RIKEN BSI News No. 28 (May. 2005)

Language: English » Japanese

Interview

Dr. Shigeru Tanaka

Dr. Shigeru Tanaka
Head, Laboratory for Visual Neurocomputing


Q: You concentrated on theoretical solid-state physics in post-graduate school, right?

A: Yes, My work had nothing to do with neuroscience; however, theory can generally be applied across fields. After graduating, I plowed through various ideas in physics in search of my next research subject; the field is certainly generous. It provides its researchers with many interesting areas to explore, but seemed removed from actual social connections. I wanted to attack a subject that might also interest, or convince, non-scientists too. Therefore, I became a researcher in the visual model research group at NEC Fundamental Research Laboratories (now NEC Fundamental and Environmental Research Laboratories). My longstanding, if vague, interest in how my brain works may also have played a part in this decision. Back then I had no knowledge about the field, I could not even explain what a neuron was, so I forced to struggle each day.
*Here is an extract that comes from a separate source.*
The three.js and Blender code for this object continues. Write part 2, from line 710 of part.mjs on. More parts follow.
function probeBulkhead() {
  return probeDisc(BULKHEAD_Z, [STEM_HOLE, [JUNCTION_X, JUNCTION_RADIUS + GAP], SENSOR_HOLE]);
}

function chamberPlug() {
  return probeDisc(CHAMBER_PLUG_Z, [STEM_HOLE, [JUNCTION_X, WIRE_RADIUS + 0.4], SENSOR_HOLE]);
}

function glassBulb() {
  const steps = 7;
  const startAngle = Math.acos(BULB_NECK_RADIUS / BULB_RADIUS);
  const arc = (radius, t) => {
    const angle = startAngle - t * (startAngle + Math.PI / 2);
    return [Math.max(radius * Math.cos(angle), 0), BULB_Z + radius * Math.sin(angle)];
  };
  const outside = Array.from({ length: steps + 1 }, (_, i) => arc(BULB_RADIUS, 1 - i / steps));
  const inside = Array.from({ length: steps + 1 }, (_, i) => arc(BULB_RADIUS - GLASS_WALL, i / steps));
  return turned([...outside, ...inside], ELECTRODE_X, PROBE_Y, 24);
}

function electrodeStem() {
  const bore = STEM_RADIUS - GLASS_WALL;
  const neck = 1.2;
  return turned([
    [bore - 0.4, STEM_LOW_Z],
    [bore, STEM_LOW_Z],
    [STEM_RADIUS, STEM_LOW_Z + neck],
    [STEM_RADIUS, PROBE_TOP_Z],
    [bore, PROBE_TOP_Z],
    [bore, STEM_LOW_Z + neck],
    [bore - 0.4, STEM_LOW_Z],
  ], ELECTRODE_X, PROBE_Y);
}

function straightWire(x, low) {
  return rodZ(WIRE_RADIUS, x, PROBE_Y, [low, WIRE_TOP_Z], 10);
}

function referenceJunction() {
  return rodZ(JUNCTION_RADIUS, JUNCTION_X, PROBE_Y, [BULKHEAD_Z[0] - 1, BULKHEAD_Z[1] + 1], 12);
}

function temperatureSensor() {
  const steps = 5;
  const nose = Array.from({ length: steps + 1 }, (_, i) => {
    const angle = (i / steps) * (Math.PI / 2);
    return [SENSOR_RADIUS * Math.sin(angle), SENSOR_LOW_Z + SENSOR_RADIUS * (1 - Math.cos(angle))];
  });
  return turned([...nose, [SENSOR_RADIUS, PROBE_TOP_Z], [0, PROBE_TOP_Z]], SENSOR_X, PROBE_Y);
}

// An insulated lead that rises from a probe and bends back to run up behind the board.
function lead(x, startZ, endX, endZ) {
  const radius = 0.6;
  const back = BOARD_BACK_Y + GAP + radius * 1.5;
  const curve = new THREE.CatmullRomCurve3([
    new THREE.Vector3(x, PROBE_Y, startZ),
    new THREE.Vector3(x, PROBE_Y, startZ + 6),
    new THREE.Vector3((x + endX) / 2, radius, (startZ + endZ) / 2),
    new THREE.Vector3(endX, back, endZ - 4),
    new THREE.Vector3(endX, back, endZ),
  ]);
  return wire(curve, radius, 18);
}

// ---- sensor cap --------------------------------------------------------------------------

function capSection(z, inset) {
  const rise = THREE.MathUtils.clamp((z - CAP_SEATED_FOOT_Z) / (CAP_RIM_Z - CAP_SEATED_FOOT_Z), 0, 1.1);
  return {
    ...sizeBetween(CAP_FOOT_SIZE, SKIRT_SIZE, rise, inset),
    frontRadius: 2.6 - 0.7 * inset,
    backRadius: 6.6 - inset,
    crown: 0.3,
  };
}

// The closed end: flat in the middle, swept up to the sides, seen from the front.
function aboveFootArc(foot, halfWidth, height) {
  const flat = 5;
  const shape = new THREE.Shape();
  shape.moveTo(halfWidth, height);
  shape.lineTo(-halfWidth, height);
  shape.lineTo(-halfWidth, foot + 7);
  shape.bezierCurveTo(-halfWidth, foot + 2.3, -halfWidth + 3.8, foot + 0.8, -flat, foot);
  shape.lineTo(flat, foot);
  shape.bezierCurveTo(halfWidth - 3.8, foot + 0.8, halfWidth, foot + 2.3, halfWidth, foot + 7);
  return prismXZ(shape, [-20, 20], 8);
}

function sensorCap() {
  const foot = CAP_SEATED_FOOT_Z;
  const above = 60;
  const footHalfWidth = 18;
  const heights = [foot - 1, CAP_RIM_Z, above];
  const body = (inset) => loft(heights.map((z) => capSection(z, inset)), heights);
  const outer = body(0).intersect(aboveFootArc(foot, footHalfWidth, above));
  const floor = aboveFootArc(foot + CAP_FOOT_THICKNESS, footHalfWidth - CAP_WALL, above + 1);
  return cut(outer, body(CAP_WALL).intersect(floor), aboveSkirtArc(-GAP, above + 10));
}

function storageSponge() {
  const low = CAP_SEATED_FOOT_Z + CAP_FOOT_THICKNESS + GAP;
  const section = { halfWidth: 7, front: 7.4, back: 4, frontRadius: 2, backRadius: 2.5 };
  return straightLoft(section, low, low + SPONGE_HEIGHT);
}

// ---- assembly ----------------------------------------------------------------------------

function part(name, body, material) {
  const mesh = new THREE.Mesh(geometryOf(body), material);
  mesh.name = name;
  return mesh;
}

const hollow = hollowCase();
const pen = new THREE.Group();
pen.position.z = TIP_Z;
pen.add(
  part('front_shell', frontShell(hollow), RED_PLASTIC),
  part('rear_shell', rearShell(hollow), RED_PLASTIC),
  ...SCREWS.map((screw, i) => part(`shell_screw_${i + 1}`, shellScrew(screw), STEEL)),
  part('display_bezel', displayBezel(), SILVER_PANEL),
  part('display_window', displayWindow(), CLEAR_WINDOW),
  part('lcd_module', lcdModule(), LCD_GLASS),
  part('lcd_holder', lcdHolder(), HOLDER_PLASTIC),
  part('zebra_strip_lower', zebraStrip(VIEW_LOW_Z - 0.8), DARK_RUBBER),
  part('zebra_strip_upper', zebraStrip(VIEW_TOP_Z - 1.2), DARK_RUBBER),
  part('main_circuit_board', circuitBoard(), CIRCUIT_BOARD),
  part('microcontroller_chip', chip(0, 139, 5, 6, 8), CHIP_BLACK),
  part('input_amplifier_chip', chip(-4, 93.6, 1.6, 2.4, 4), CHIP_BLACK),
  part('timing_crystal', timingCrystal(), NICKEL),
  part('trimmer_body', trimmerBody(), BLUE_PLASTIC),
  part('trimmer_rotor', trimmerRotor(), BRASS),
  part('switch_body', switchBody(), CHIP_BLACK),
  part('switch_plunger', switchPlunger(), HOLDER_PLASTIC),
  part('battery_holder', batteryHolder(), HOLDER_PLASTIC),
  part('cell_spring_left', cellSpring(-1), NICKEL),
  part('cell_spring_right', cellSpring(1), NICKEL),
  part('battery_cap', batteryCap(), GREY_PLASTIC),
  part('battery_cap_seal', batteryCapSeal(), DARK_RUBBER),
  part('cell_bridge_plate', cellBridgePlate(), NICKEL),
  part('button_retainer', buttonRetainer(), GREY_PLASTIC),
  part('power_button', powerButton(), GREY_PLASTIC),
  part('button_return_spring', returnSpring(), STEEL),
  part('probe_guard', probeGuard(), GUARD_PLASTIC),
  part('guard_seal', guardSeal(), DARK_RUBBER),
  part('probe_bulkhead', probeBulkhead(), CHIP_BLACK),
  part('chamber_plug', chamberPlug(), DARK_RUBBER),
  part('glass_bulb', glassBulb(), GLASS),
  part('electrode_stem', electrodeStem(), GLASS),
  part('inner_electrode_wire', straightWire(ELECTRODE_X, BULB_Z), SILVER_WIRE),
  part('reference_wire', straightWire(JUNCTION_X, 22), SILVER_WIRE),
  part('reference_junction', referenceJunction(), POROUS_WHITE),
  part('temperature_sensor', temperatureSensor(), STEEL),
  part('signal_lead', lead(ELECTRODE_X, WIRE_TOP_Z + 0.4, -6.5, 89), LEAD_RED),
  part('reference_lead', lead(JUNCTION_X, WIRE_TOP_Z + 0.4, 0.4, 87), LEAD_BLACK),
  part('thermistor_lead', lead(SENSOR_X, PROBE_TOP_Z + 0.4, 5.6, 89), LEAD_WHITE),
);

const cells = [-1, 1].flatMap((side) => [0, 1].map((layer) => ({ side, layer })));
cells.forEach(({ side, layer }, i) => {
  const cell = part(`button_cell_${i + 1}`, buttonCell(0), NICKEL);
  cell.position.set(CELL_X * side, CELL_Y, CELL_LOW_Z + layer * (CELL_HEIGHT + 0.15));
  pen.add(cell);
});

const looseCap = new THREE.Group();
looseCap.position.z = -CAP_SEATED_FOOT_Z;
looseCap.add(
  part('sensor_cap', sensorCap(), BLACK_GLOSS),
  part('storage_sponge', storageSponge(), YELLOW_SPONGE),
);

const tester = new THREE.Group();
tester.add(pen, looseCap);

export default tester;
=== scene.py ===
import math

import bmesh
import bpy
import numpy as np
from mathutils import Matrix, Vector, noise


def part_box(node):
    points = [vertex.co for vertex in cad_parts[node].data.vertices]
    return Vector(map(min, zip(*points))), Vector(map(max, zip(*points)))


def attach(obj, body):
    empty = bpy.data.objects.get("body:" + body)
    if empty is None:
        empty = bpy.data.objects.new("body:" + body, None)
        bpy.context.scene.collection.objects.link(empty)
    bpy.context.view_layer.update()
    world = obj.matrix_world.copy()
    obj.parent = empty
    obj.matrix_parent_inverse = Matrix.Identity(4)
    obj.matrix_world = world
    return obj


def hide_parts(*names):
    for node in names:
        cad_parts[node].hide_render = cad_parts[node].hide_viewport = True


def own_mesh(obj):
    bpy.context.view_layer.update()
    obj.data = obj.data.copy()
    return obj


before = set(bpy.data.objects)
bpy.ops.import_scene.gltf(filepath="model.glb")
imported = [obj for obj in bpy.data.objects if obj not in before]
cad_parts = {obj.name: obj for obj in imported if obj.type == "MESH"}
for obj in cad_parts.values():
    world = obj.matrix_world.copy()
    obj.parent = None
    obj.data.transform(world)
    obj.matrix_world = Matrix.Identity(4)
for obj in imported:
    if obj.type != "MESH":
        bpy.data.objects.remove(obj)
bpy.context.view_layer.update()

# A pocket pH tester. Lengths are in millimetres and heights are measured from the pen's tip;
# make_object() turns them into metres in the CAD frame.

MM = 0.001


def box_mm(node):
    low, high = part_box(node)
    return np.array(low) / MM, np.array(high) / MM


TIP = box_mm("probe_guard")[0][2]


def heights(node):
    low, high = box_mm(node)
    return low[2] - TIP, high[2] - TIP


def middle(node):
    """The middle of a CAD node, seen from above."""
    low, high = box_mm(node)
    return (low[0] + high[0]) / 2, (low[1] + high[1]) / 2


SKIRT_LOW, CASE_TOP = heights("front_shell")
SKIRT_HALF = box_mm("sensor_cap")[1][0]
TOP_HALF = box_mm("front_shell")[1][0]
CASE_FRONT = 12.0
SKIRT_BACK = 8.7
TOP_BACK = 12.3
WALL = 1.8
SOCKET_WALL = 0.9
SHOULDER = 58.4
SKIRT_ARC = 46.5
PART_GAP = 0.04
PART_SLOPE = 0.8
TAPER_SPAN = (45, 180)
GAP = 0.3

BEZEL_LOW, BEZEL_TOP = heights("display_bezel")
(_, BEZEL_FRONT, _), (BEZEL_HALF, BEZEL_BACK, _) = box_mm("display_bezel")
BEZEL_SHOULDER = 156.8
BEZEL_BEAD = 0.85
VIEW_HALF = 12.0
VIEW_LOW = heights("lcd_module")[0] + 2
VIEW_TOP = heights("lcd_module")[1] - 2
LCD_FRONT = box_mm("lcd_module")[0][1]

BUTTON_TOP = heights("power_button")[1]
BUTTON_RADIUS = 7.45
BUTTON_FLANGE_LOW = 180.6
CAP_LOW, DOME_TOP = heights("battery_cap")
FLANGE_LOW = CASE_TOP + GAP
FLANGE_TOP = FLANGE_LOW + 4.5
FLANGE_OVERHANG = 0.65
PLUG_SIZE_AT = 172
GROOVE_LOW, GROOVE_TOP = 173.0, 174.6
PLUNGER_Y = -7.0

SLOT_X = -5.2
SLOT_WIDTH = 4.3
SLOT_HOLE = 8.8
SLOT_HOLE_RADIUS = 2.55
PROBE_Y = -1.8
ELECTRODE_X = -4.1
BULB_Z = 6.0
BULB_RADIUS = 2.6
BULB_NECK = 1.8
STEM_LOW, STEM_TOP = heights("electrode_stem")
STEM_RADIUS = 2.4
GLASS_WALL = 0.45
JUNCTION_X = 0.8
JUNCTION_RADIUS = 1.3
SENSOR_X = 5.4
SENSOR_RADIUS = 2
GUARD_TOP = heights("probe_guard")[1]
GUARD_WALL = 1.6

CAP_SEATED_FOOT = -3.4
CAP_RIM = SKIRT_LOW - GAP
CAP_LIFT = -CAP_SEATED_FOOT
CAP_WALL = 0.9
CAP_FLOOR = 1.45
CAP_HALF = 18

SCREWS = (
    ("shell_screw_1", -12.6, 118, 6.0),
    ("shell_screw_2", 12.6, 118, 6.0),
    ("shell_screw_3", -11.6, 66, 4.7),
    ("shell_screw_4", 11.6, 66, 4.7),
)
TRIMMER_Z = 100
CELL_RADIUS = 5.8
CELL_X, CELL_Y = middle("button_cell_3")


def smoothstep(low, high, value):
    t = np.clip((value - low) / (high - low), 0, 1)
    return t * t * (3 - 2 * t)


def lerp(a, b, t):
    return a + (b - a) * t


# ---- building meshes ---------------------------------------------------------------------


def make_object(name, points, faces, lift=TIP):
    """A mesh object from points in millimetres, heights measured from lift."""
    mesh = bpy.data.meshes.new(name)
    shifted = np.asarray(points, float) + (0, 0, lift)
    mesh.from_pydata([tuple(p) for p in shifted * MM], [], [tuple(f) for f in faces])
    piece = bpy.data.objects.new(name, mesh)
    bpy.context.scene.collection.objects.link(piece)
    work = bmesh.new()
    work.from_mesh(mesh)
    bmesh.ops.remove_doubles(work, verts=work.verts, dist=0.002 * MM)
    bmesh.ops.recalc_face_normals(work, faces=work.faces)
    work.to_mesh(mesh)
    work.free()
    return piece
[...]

After a full day at the laboratory that started at 8:30, I would return home to study my newly chosen subject until 3 or 4 o’clock the following morning.


Q: How was it that you selected your current research subject?
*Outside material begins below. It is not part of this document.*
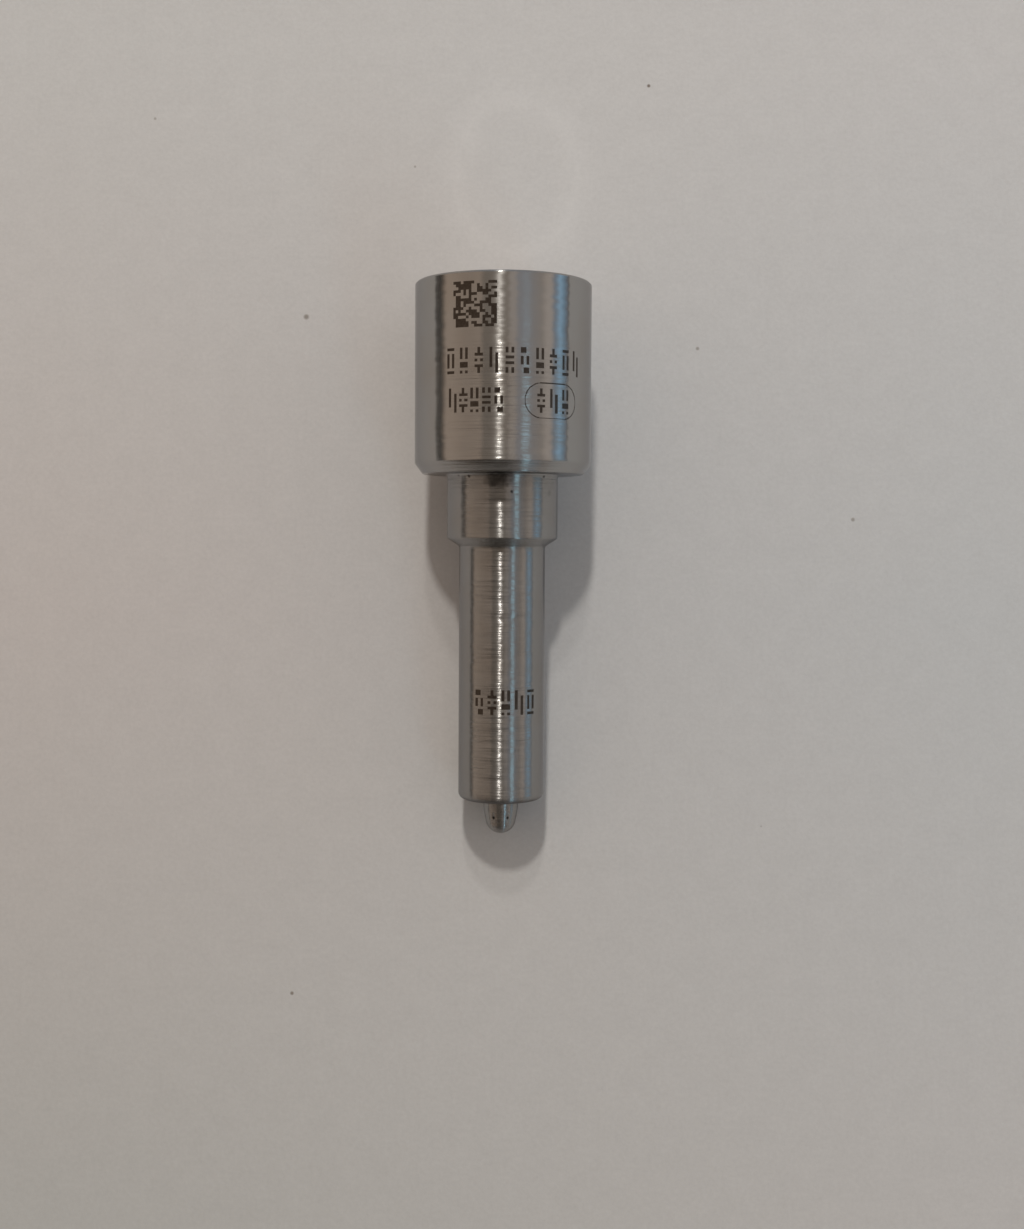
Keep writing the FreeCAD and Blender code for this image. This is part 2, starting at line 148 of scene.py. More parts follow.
def finish_mesh(name, mesh, sharp_deg=32):
    """Faces outward, smooth shading with crisp edges, and an object in the scene."""
    bm = bmesh.new()
    bm.from_mesh(mesh)
    bmesh.ops.recalc_face_normals(bm, faces=bm.faces)
    bm.to_mesh(mesh)
    bm.free()
    mesh.polygons.foreach_set("use_smooth", [True] * len(mesh.polygons))
    mesh.set_sharp_from_angle(angle=math.radians(sharp_deg))
    mesh.update()
    obj = bpy.data.objects.new(name, mesh)
    bpy.context.scene.collection.objects.link(obj)
    return obj


def even_angles(count):
    return [2 * math.pi * k / count for k in range(count)]


# ------------------------------------------------------------- laser marks
# Abstract block patterns stand where the real part carries its codes.
GLYPH_COLUMNS, GLYPH_ROWS = 3, 9
GLYPHS = [
    ["#.#", "#.#", "#.#", "#.#", "...", "###", "###", "...", "#.#"],
    ["##.", "##.", "...", "#.#", "#.#", "#.#", "...", ".##", ".##"],
    ["#..", "#..", "#.#", "#.#", "#.#", "#.#", "#.#", "..#", "..#"],
    ["###", "...", "#.#", "#.#", "#.#", "#.#", "#.#", "...", "###"],
    [".#.", ".#.", "###", "...", "#.#", "...", "###", ".#.", ".#."],
    ["#.#", "#.#", "...", "###", "...", "###", "...", "#.#", "#.#"],
]
# The turn between two fine columns of faces, and where they start and stop.
FINE_DEG, FINE_FROM_DEG, FINE_TO_DEG = 0.45, -37.8, 57.0
ON_RADIUS = 0.02
CODE_CELLS, CODE_CELL_DEG = 16, FINE_DEG * 4
CODE_TOP, CODE_END, CODE_LEFT_DEG = 0.82, 4.33, -32.4
dice = random.Random(41)
CODE = [[dice.random() < 0.66 for _ in range(CODE_CELLS)] for _ in range(CODE_CELLS)]
for cells in CODE:
    for spot in range(1, CODE_CELLS):
        if dice.random() < 0.2:
            cells[spot] = cells[spot - 1]


class Line:
    """One row of glyphs: where it stands on its cylinder and which glyphs it shows."""

    def __init__(self, radius, top, end, left_deg, pitch_deg, cell_deg, glyphs):
        self.radius, self.top, self.end = radius, top, end
        self.left_deg, self.pitch_deg, self.cell_deg = left_deg, pitch_deg, cell_deg
        self.glyphs = glyphs

    def covers(self, r, d, deg):
        if abs(r - self.radius) > ON_RADIUS or not self.top < d < self.end:
            return False
        place = (deg - self.left_deg) / self.pitch_deg
        number = math.floor(place)
        if not 0 <= number < len(self.glyphs):
            return False
        column = math.floor((place - number) * self.pitch_deg / self.cell_deg)
        if column >= GLYPH_COLUMNS:
            return False
        row = min(GLYPH_ROWS - 1, int((d - self.top) / (self.end - self.top) * GLYPH_ROWS))
        return GLYPHS[self.glyphs[number]][row][column] == "#"


LINES = [
    Line(COLLAR_R, 5.88, 7.87, -37.1, 9.68, 1.85, [3, 0, 4, 2, 5, 1, 0, 4, 3, 2]),
    Line(COLLAR_R, 8.97, 10.85, -35.4, 7.58, 1.85, [2, 4, 0, 5, 1]),
    Line(COLLAR_R, 8.97, 10.85, 21.9, 9.25, 1.85, [4, 2, 0]),
    Line(SHANK_R, 32.66, 34.66, -36.1, 18.2, 4.0, [1, 4, 0, 2, 3]),
]
OVAL_DEG, OVAL_DEPTH = 33.3, 9.90
OVAL_HALF_LONG, OVAL_HALF_TALL, OVAL_LINE = 2.44, 1.38, 0.08


def in_code(r, d, deg):
    if abs(r - COLLAR_R) > ON_RADIUS or not CODE_TOP < d < CODE_END:
        return False
    column = math.floor((deg - CODE_LEFT_DEG) / CODE_CELL_DEG)
    if not 0 <= column < CODE_CELLS:
        return False
    row = int((d - CODE_TOP) / (CODE_END - CODE_TOP) * CODE_CELLS)
    return CODE[row][column]


def in_oval(r, d, deg):
    if abs(r - COLLAR_R) > ON_RADIUS:
        return False
    along = abs(math.radians(deg - OVAL_DEG) * COLLAR_R)
    across = abs(d - OVAL_DEPTH)
    straight = OVAL_HALF_LONG - OVAL_HALF_TALL
    away = math.hypot(max(0.0, along - straight), across)
    return OVAL_HALF_TALL - OVAL_LINE < away < OVAL_HALF_TALL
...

A: When I noticed that in the primate primary visual cortex, columnar structures of neurons sharing similar response properties are arranged regularly, I realized that these structures resembled the domain structure in a ferromagnetic thin film. This thin film has a stripe pattern composed of domains magnetized upward or downward, perpendicular to the film. When an upward magnetic field is applied to the film, the upward magnetized bands expand and instead the downward magnetized bands are narrowed. Such changes in the magnetic domains in response to the external magnetic field are quite analogous to the changes in the widths of eye-dominance columns induced by the deprivation of one eye during development. Then I started to build a viable mathematical model of column formation in the visual cortex, using a theoretical framework of the domain structure formation in the ferromagnetic thin film. I was amazed that the brain, which had previously appeared desperately complex, had an orderly structure, and sure that a viewpoint of physics I had learned would also be useful in the study of the brain. I had felt as if I was standing in front of a precipitous cliff so far, but finally I could find a foothold for climbing.


Q: Your research on the brain was theoretically based?

A: Initially yes. But, as I began writing papers on the phenomenon of self-organization, my father contracted hydrocephalus due to poor cerebrospinal fluid flow following an accident. At that time I realized how powerless I was as a researcher of brain theory. I felt that I should research the brain in ways that draw from or contribute to real experience. It was at this time that RIKEN invited me to join them and conduct actual experiments. These experiments investigated the visual cortical columns in cats using optical recording. I wanted to verify self-organization phenomena suggested by my model experimentally, thereby providing a deeper understanding of these regions. Nevertheless, I lacked experimental experience. I has also never seen a brain. I hired a post-doctoral researcher with experimental experience to begin experiments, but this researcher left RIKEN a year later. And, the student who took over, broke his arm. In the end, I had to carry out the experiments myself. Having worked exclusively in theoretical areas, experimental research was yet another giant leap in the dark for me. My first experiments were completed relatively easily, thanks largely to tutorial instructions from my student, who was standing behind me. I have continued to conduct experiments by myself, I even practice image training for experiments wherever I can. Including on commuter trains. This approach was very helpful in executing my experiments smoothly. Image training has proven itself to me.


Q: What kinds of experiments have you carried out?

A: For one experiment, a cat was given only vertical stripes as visual stimuli for a period of time. We then checked if the columns responding to the vertical stripes. Did they really expand as expected from self-organization theory? Many papers denied such a phenomenon, but I was convinced from a theoretical viewpoint of my conclusions and doubted that the experimental methods were in fact appropriate in those papers. So I visited a do-it-yourself shop. I wanted to find a way to fabricate cat-size goggles. I had test cats wear the goggles permanently and gave them only visual experiences of the outside-world whose images were elongated in a single orientation. The results of optical recording matched what was predicted by our theory.


Q: In brain research, are there approaches that are unique to a physicist?

A: Physics has taught me that all natural phenomena, including those of the brain, should be explained using as simple a model as possible. In fact, it is only after a complicated phenomenon has been successfully replaced with a simple proposition that we can say that we really “understand” the phenomenon. Yes, biological phenomena are diverse and complicated, due to the large number of uncontrollable parameters and individual differences. But well-ordered rules can always be extracted from such diversity. My way of thinking is imprinted with the theoretical research methodology in solid-state physics. I cannot conduct any theoretical research that ignores measured phenomena. It is a hard path I walk, but my research is committed to developing theoretically persuasive understanding of the brain.